Unlike tan paint or bare plywood, it is hard to see markings through or on the dark brown paint. The sidings by Keis required some rethinking, and it came down to whether I wanted to use a righthand or lefthand switch once the track separated from the mainline. I tried drawing lines on the brown paint using blue sharpie, regular pencil, and silver pencil but it was no good. So, I grabbed some tan paint I had leftover on the shelf and painted the small section a lighter color so that I could see what I was doing. In the end, I reverted back to the original track plan. The yellow boxcar is used to show the length of a 50' boxcar, useful for planning siding lengths.
I had a couple of choices for roadbed. On my N scale layout I had used Vinylbed by Hobby Innovations and really liked it. It went down in one piece, was a nice gray color that looked like ballast, didn't dry out, and was firm and supportive. I planned to use Vinylbed (now called Flexxbed) for this layout but they reformulated it. It is not as squishy as foam roadbed, but much softer than cork. So, I bought a box of Midwest HO cork roadbed. Cork works well too though it requires sanding the edges to remove the rough spots. I still have some of the N scale Vinylbed (old stuff) left over, so I will be using that for secondary tracks and sidings.
For joints between layout sections, I wanted something stronger than cork. The track may flex in these areas or need adjustment, and cork just doesn't hold up to repeated changes. So, I went with wood. I tried to find sections of straight wooden roadbed that I could cut into pieces for each joint, but all I saw on Ebay were curved. Perhaps that is a good thing, as they were likely 1/4" thick and I need 3/16" to match the cork (roadbed has gotten thinner over the years apparently). So, I bought some 3/16" plywood on Ebay and cut it to make pieces 1.5" wide. This isn't as wide as normal cork because I will add slopes on each side. In certain areas shimming was necessary with some cardboard.

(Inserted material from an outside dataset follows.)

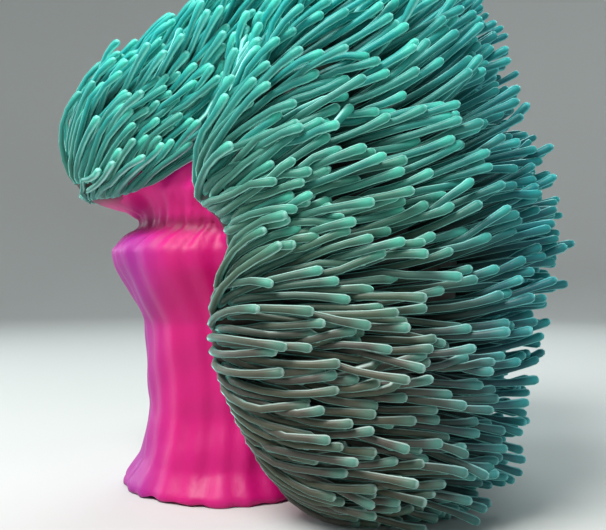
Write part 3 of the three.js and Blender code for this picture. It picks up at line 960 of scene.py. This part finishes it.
# %% Skin material
MAGENTA, PINK = colour("#ce0478"), colour("#e21c8c")
# the crease red is painted shade in the crease and the skin's own tone in blotches; the violet is
# painted shade
BLOTCH_AND_CREASE_SHADE_RED, DEEP_RED, VIOLET_BULGE_SHADE = colour("#64052e"), colour("#a2045c"), colour("#6a2290")
# the disc's dark colour is partly its own and partly painted shade for the gaps
DISC_DARK_AND_GAP_SHADE, DISC_BROWN = colour("#1c2a22"), colour("#33231a")
LIP_PALE, THROAT = colour("#b4bd86"), colour("#5c1236")
# heights of the painted shade in the crease
CREASE_ENDS = ((0.180, 0.188), (0.199, 0.190))  # heights where its colour fades in and out

places, normals = mesh_arrays(skin.data)
toward = unit(places - DISC_CENTRE)
on_column = column_share(places)
past = np.where(on_column > 0.05, -20, past_margin(toward))
for name, values in (("past", past), ("mouth", np.where(near_mouth, oval, 9))):
    layer = skin.data.attributes.new(name, "FLOAT", "POINT")
    layer.data.foreach_set("value", np.asarray(values, float))


def skin_material():
    n = Nodes("column_and_disc_flesh")
    streaks = n.noise(22, 4, (1, 1, 0.18))
    clouds = n.noise(14, 3)
    axes = n.add("ShaderNodeSeparateXYZ")
    n.link(n.place(), axes.inputs[0])
    column = n.mix(n.ramp(streaks, 0.35, 0.7), MAGENTA, PINK)
    # random darker blotches, the skin's own tone
    column = n.mix(n.ramp(clouds, 0.5, 0.75, 0, 0.35), column, BLOTCH_AND_CREASE_SHADE_RED)
    column = n.mix(n.ramp(axes.outputs["Z"], 0.205, 0.180, 0, 0.6), column, DEEP_RED)
    # violet painted shade on the left of the bulge
    leftwards = n.ramp(axes.outputs["X"], -0.030, -0.066)
    bulge_shade = n.math("MULTIPLY", leftwards, n.ramp(axes.outputs["Z"], 0.215, 0.175))
    column = n.mix(n.math("MULTIPLY", bulge_shade, 0.55), column, VIOLET_BULGE_SHADE)
    # painted shade in the crease
    from_below, from_above = (n.ramp(axes.outputs["Z"], *ends) for ends in CREASE_ENDS)
    crease_shade = n.math("MULTIPLY", from_below, from_above)
    column = n.mix(n.math("MULTIPLY", crease_shade, 0.65), column, BLOTCH_AND_CREASE_SHADE_RED)
    # the disc's own dark colour, made darker still as painted shade for the gaps between the tentacles
    disc = n.mix(n.ramp(clouds, 0.4, 0.65), DISC_DARK_AND_GAP_SHADE, DISC_BROWN)
    from_slit = n.attribute("mouth")
    disc = n.mix(n.ramp(from_slit, 2.6, 1.2), disc, LIP_PALE)
    disc = n.mix(n.ramp(from_slit, 0.75, 0.35), disc, THROAT)
    whole = n.mix(n.ramp(n.attribute("past"), -0.5, 2.0), column, disc)
    n.set(Base_Color=whole, Roughness=n.ramp(streaks, 0.3, 0.7, 0.46, 0.6), Specular_IOR_Level=0.3)
    n.set(Subsurface_Weight=0.2, Subsurface_Scale=0.008, Coat_Weight=0.06, Coat_Roughness=0.5)
    n.shader.inputs["Subsurface Radius"].default_value = (1.0, 0.35, 0.5)
    n.bump(n.noise(160, 4, (1, 1, 0.5)), 0.35, 0.0012)
    return n.material


skin.data.materials.append(skin_material())
print("skin coloured")

# %% [markdown]
# ## Stage and light
#
# A plain pale floor bends up all round into a wall, so that it has no edge. One broad lamp
# stands high on the camera's side, a weak one fills from the right, and two more, from behind
# and from the column's side, draw the edges. A dim, even sky leaves the gaps between the
# tentacles dark.

# %% Floor and lights
FLOOR_LEVEL = -0.3 * MM
FLOOR_RADIUS, BEND_RADIUS, WALL_TOP = 1.9, 0.9, 3.2
STAGE_SIDES = 64
LAMPS_AIM_AT = Vector((0.08, 0, 0.18))


def make_floor():
    """A round floor that bends up into a wall, spun from half its section."""
    bm = bmesh.new()
    section = [(0, 0)]
    for turn in range(0, 91, 6):
        a = math.radians(turn)
        section.append((FLOOR_RADIUS + BEND_RADIUS * math.sin(a), BEND_RADIUS * (1 - math.cos(a))))
    section.append((FLOOR_RADIUS + BEND_RADIUS, WALL_TOP))
    verts = [bm.verts.new((r, 0, FLOOR_LEVEL + z)) for r, z in section]
    edges = [bm.edges.new(pair) for pair in zip(verts, verts[1:])]
    bmesh.ops.spin(bm, geom=verts + edges, axis=(0, 0, 1), cent=(0, 0, 0),
                   steps=STAGE_SIDES, angle=2 * math.pi, use_merge=True)
    bmesh.ops.remove_doubles(bm, verts=bm.verts[:], dist=1e-5)
    return object_of("floor", bm)


def add_light(name, place, power, size, tint):
    data = bpy.data.lights.new(name, "AREA")
    data.energy, data.size, data.color = power, size, tint
    lamp = bpy.data.objects.new(name, data)
    lamp.location = place
    aim = LAMPS_AIM_AT - lamp.location
    lamp.rotation_euler = aim.to_track_quat("-Z", "Y").to_euler()
    bpy.context.collection.objects.link(lamp)


floor = make_floor()
paint = Nodes("floor_paint")
paint.set(Base_Color=colour("#bfc2c1"), Roughness=0.7)
floor.data.materials.append(paint.material)
floor.data.shade_smooth()

add_light("key", (-0.50, -0.80, 1.35), 38, 0.7, (1.0, 0.98, 0.95))
add_light("fill", (1.3, -0.9, 0.6), 2.5, 1.2, (0.85, 0.95, 1.0))
add_light("back", (0.5, 1.2, 1.3), 15, 0.9, (0.9, 1.0, 1.0))
add_light("side", (-1.3, 0.5, 0.6), 11, 0.8, (0.9, 0.97, 1.0))
sky = bpy.data.worlds.new("sky")
sky.use_nodes = True
sky.node_tree.nodes["Background"].inputs["Color"].default_value = (0.80, 0.88, 0.92, 1)
sky.node_tree.nodes["Background"].inputs["Strength"].default_value = 0.3
bpy.context.scene.world = sky
bpy.context.scene.view_settings.view_transform = "Standard"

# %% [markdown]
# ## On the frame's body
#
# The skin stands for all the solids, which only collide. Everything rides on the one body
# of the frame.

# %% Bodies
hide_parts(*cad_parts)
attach(skin, "root")
for coat in coats:
    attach(coat, "root")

I used clear caulk to attach the roadbed to the plywood. I avoided any caulk that had the word Silicone on the bottle. So, I bought a bottle of Loctite "all purpose adhesive caulk" that doesn't have silicone. I quickly discovered though that once you squeeze out a line of it and spread it out, it is very tough to see track centerlines for laying the roadbed! So, I did one half of the roadbed at a time. For the Vinylbed, I split it down the middle and widened it to better replicate HO scale width roadbed. I used a spare piece of HO track (painted yellow so I wouldn't lose it) to verify the width I wanted. I also used the caulk to fill in the gap in the middle of the Vinylbed roadbed, which will save me some ballast later on.

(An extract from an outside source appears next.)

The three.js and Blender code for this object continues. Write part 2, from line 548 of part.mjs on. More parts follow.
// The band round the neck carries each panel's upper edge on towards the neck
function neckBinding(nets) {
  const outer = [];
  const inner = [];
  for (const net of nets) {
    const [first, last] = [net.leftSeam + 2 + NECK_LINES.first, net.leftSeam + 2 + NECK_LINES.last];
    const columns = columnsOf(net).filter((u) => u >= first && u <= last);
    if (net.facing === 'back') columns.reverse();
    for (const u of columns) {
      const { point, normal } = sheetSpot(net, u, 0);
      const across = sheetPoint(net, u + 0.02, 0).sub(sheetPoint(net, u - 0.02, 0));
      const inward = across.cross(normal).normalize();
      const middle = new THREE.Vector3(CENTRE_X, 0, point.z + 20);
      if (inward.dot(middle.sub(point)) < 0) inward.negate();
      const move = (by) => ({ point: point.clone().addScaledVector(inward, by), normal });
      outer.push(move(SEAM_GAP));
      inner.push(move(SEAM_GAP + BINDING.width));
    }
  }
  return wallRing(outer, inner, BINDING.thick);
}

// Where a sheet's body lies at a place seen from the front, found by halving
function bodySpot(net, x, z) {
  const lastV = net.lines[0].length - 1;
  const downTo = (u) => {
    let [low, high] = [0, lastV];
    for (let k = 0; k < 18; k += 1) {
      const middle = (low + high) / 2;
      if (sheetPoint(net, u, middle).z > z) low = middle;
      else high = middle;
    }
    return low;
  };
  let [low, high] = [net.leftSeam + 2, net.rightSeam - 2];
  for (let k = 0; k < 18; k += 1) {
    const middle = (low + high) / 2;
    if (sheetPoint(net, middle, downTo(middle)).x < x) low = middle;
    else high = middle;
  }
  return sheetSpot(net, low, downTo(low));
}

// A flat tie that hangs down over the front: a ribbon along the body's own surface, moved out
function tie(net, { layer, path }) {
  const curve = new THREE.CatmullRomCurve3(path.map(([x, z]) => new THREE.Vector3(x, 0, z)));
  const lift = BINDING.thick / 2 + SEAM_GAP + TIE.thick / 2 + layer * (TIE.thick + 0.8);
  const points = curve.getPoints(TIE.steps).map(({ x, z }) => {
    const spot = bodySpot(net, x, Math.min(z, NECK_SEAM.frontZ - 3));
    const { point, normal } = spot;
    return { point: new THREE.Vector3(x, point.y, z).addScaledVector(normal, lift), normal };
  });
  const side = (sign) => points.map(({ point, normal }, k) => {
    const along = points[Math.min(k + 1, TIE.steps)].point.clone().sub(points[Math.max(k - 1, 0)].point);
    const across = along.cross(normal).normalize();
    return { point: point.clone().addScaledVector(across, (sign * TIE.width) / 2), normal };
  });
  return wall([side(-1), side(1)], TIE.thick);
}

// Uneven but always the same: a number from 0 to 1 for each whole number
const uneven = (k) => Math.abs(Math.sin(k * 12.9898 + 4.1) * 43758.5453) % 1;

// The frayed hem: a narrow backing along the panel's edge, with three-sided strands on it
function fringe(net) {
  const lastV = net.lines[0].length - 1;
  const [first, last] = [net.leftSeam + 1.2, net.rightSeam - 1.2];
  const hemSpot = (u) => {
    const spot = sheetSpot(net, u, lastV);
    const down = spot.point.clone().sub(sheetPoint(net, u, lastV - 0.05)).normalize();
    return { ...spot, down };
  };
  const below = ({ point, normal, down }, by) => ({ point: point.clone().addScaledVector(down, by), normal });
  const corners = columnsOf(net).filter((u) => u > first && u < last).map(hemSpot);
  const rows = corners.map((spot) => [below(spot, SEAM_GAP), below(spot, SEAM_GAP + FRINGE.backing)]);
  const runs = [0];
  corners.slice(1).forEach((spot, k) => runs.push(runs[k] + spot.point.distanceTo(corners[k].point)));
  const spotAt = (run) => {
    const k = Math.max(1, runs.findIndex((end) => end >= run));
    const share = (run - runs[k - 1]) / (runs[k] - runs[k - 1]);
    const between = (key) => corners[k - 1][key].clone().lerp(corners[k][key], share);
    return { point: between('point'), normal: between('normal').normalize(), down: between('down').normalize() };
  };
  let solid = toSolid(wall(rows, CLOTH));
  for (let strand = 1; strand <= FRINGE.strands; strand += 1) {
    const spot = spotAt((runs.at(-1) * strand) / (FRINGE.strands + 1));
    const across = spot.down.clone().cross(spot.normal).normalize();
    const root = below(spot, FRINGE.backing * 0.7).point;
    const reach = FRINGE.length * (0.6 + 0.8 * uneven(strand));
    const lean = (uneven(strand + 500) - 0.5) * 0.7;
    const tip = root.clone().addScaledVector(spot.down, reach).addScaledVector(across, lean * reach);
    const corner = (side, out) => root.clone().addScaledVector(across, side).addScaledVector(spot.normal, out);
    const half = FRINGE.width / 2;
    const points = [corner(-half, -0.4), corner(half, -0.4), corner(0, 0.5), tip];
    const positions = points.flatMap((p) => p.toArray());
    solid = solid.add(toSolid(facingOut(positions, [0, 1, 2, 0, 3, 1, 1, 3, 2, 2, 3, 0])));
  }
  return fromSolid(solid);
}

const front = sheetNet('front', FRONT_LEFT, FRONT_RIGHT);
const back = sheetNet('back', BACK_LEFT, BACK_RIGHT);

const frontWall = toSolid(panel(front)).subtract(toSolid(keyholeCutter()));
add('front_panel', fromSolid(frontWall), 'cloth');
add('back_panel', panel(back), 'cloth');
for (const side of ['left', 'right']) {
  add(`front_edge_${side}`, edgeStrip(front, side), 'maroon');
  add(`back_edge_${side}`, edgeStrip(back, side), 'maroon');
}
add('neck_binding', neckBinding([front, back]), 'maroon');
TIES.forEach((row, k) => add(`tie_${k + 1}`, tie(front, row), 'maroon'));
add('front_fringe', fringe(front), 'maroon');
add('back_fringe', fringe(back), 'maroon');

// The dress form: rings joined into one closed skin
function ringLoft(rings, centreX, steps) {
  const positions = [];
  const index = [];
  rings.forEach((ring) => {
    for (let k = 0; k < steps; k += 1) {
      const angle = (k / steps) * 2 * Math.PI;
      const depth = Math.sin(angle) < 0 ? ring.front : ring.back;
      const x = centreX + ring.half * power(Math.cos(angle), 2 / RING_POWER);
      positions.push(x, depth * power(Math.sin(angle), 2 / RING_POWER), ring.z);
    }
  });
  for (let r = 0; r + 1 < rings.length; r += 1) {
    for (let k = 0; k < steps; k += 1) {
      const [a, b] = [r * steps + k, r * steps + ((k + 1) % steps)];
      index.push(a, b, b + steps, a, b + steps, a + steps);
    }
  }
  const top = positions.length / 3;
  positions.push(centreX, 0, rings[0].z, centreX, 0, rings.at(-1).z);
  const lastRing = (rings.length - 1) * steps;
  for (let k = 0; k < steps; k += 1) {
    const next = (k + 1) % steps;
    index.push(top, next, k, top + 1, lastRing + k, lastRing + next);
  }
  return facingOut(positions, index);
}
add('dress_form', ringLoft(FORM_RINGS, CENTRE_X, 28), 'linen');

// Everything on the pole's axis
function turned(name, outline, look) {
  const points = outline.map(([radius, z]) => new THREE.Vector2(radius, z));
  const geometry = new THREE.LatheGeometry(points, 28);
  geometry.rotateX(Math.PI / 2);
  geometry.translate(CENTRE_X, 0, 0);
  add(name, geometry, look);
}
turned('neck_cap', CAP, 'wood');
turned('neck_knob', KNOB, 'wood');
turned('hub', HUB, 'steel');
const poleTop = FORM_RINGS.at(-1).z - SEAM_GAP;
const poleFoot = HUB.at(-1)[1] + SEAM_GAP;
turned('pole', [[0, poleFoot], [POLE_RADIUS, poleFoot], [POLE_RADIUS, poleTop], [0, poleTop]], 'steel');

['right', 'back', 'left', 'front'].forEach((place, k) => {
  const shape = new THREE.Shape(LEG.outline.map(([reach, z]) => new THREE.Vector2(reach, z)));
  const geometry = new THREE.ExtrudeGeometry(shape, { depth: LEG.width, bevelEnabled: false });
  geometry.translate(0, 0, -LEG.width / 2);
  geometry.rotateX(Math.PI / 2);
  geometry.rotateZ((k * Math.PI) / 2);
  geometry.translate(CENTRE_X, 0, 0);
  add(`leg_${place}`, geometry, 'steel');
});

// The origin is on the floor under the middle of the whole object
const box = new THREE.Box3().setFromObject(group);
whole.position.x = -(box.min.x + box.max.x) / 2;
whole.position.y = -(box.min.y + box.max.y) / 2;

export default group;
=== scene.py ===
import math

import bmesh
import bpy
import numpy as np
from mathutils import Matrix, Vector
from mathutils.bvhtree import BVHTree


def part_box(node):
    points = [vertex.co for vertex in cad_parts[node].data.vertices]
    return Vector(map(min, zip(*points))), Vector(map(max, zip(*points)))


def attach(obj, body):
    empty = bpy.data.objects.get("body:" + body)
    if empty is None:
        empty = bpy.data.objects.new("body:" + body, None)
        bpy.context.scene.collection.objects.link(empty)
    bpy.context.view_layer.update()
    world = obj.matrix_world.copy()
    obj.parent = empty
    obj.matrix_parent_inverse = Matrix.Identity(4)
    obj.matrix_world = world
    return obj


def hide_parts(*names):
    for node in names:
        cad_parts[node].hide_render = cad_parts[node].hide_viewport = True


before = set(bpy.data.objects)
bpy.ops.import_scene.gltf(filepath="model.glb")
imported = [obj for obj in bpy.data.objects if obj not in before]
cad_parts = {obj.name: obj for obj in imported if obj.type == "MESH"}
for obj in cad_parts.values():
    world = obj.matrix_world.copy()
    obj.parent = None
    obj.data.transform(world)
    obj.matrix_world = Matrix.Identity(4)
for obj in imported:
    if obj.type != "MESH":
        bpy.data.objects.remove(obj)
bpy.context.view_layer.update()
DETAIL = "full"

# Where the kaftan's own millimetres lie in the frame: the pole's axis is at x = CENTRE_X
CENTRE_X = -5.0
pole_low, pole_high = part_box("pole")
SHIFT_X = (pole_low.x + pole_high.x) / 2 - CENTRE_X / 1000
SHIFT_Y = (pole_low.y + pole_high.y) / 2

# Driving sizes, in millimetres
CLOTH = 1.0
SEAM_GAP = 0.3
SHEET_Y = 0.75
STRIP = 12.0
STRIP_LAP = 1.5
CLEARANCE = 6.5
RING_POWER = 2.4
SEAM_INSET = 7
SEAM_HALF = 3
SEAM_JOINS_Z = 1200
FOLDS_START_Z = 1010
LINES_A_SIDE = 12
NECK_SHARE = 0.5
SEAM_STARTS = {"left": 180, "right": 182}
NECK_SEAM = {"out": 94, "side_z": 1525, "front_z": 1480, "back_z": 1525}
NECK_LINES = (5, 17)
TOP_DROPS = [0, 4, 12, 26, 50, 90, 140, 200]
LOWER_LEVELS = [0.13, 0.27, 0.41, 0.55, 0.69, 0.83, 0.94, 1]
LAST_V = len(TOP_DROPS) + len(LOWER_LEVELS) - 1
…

I don't have a lot of experience with modeling grades in track, so this will be a bit of an experiment for me. There will be three different track heights (HO cork, N scale roadbed, and on the bare plywood) and I hope it pays of visually. I used cardboard to build ramps between the different thicknesses of roadbed. The ramps aren't perfect but I made sure to not have any abrupt drops, and I also didn't put any cross-elevation in areas where the grade drops because that is just asking for trouble. I think once track is laid and ballasted, it will look pretty good. If necessary, I can always use more cardboard shims under the track.
For the turnouts I used HO cork and split it at the start of the switch, and then filled in pieces. It worked okay, but for the N scale roadbed I instead used some cork sheet that I had and traced the turnouts onto it. I know they sell turnout cork pads but they are pricey. At the areas where the throw bars will be, I cut a 3/8" wide slot and dug up the cork and caulk in the area. Then, I inserted small pieces of cork into the slot on the ends to hide the gap. I will eventually put a thin piece of styrene over the top with a hole drilled in it for the switch machine motor, and that will keep any stray ballast out. I also put a small sliver from the edges of the cork along the wood block joint areas.

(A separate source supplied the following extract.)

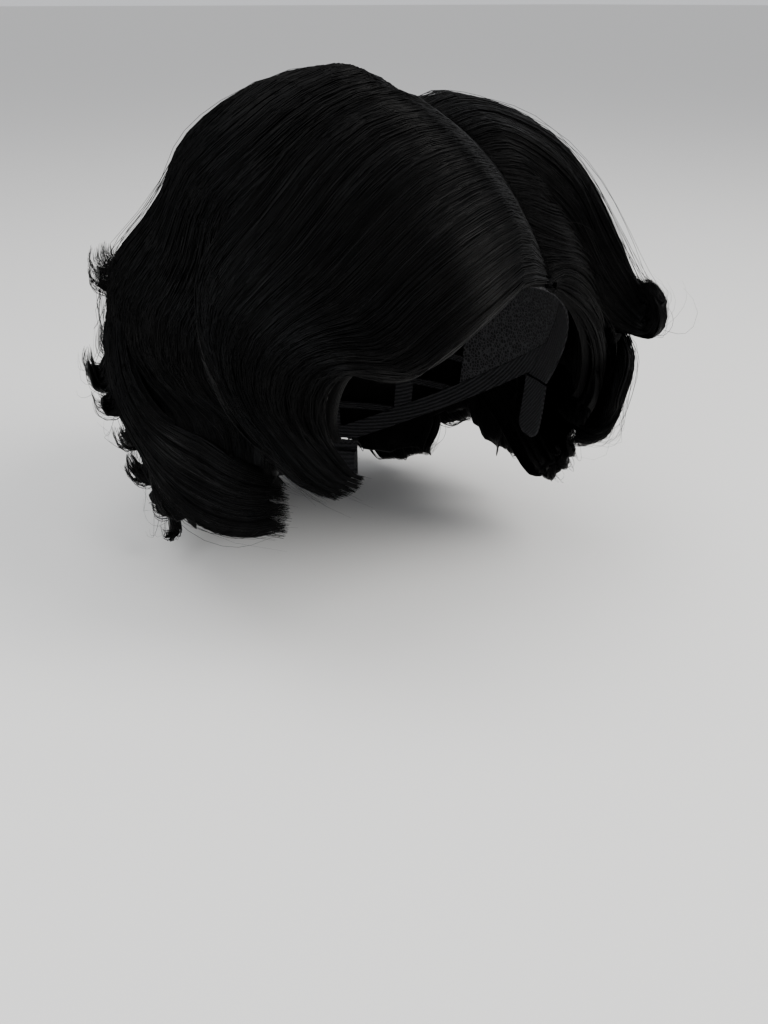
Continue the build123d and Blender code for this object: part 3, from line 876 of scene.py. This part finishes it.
def on_section(angle, offset, level, lift):
    """Place on the head form at a level, on a vertical strip turned by an angle from the back."""
    a = math.radians(angle)
    d, e = np.array([math.sin(a), math.cos(a)]), np.array([math.cos(a), -math.sin(a)])
    size = HEAD[:2] * math.sqrt(1 - (level / HEAD[2]) ** 2)
    p, q = d / size, e * offset / size
    reach = (-p @ q + math.sqrt((p @ q) ** 2 - (p @ p) * (q @ q - 1))) / (p @ p)
    flat = d * reach + e * offset
    foot = np.array([flat[0], flat[1], level])
    normal = foot / HEAD**2
    return foot + normal / np.linalg.norm(normal) * lift


def edge_start(level):
    """How far forward a row of weft may reach at a level: y of the hairline's or the lower edge's line."""
    return max((a + b * level) / c for a, b, c in (HAIRLINE_EDGE, LOWER_EDGE))


def sewing():
    """Threads that can be seen inside the cap: on the ribbons, the nape band and the weft headers."""
    threads, sizes = [], []

    def sew(path, size):
        threads.append(path)
        sizes.append(np.full(len(path), size))

    for angle in RIBBON_ANGLES:
        a = math.radians(angle)
        beside = np.array([math.cos(a), -math.sin(a), 0.0])
        for offset in (-0.0032, 0.0032):
            levels = np.linspace(0.049, -0.044 if abs(angle) < 40 else -0.030, 60)
            line = np.array([on_section(angle, offset, z, -0.00006) for z in levels])
            sew(zigzag(line, STITCH, STITCH_REACH, beside), ZIGZAG_THREAD)
        for level in WEFT_LEVELS:
            if level < -0.035 and abs(angle) > 40:
                continue
            for rise in (0.0008, 0.0022):
                tack = np.array([on_section(angle, x, level + rise, -0.00008) for x in np.linspace(-0.004, 0.004, 8)])
                sew(zigzag(tack, 0.0010, 0.0004, UP), TACK_THREAD)
    for level in BAND_LEVELS:
        line = np.array([neck_point(angle, BAND_INNER - 0.00008, level) for angle in np.linspace(-54, 54, 80)])
        sew(zigzag(line, STITCH, STITCH_REACH, UP), ZIGZAG_THREAD)
    for level in WEFT_LEVELS:
        for rise in (0.0007, 0.0015, 0.0023):
            z = level + rise
            size = (HEAD[:2] + WEFT_OUT) * math.sqrt(1 - (z / (HEAD[2] + WEFT_OUT)) ** 2)
            end = math.acos(np.clip((edge_start(level) + 0.002) / size[1], -1, 1))
            round_head = np.linspace(-end, end, 150)
            wobble = 0.00012 * np.sin(round_head * 160 + rise * 9000)
            sew(np.stack([size[0] * np.sin(round_head), size[1] * np.cos(round_head), z + wobble], axis=1),
                HEADER_THREAD)
    material, shader, place, _ = finish_named("sewing_thread", (0.03, 0.03, 0.033), 0.5, 0.4)
    connect(shader, "Roughness", noise(place, 700.0) * 0.3 + 0.4)
    piece = spun("cap_sewing_threads", threads, sizes, material)


def make_cap():
    finishes = {
        "net": net_finish(),
        "band": tape_finish("elastic_band", 260.0, (0.008, 0.008, 0.009), (0.034, 0.034, 0.037)),
        "header": tape_finish("weft_header", 420.0, (0.004, 0.004, 0.0045), (0.022, 0.022, 0.024)),
        "loops": tape_finish("loop_tape", 340.0, (0.010, 0.010, 0.011), (0.045, 0.045, 0.048)),
        "skin": skin_finish(),
        "hook": moulded_finish("hook_plastic", (0.012, 0.012, 0.013)),
        "stay": moulded_finish("stay_plastic", (0.10, 0.10, 0.105)),
    }
    for node, finish, flat, area in CAP_SHEETS:
        piece = cut_from(node, f"{node}_cloth", finishes[finish], BODY_OF.get(node, ROOT))
    for node, finish in CAP_TAPES:
        cut_from(node, f"{node}_sewn", finishes[finish], BODY_OF.get(node, ROOT))
    for node, finish in FITTINGS:
        for place in bpy.data.objects[node].material_slots:
            place.material = finishes[finish]
    for side in ("left", "right"):
        adjuster_strap(side, finishes["band"])
    sewing()


FLOOR_GAP = 0.0031                            # clears the lowest hairs, which hang below the CAD box


def make_floor():
    low = CAD_BOX[0].z - FLOOR_GAP
    shape = bmesh.new()
    bmesh.ops.create_grid(shape, x_segments=8, y_segments=8, size=40.0)
    bmesh.ops.translate(shape, verts=shape.verts, vec=(0, 0, low))
    mesh = bpy.data.meshes.new("floor")
    shape.to_mesh(mesh)
    shape.free()
    floor = bpy.data.objects.new("floor", mesh)
    bpy.context.scene.collection.objects.link(floor)
    material, shader, place, _ = finish_named("floor_card", (0.74, 0.735, 0.72), 0.85, 0.2)
    connect(shader, "Roughness", noise(place, 20.0) * 0.1 + 0.8)
    mesh.materials.append(material)


make_camera()
make_lights()
make_floor()
make_cap()
make_hair()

I had to sand the edges of the cork to get a nice smooth slope for the eventual ballast. Yuck! What a boring and dirty job. Plus, because the layout was so high it was hard to get in and sand it so I ended up standing on a step stool. My layout doesn't even use that much cork but by the end I was done with it. Now I remember another reason why I loved the Vinylbed so much! The rubber grit got everywhere but my trust shop vac made quick work of the removal. In the end, I am glad I put the work into doing it as it will make ballasting so much easier.
As the last step, I painted the top of the roadbed with gray latex paint. This not only will make it look better, but it also seals the cork and hides any brown spots when it comes time to ballast.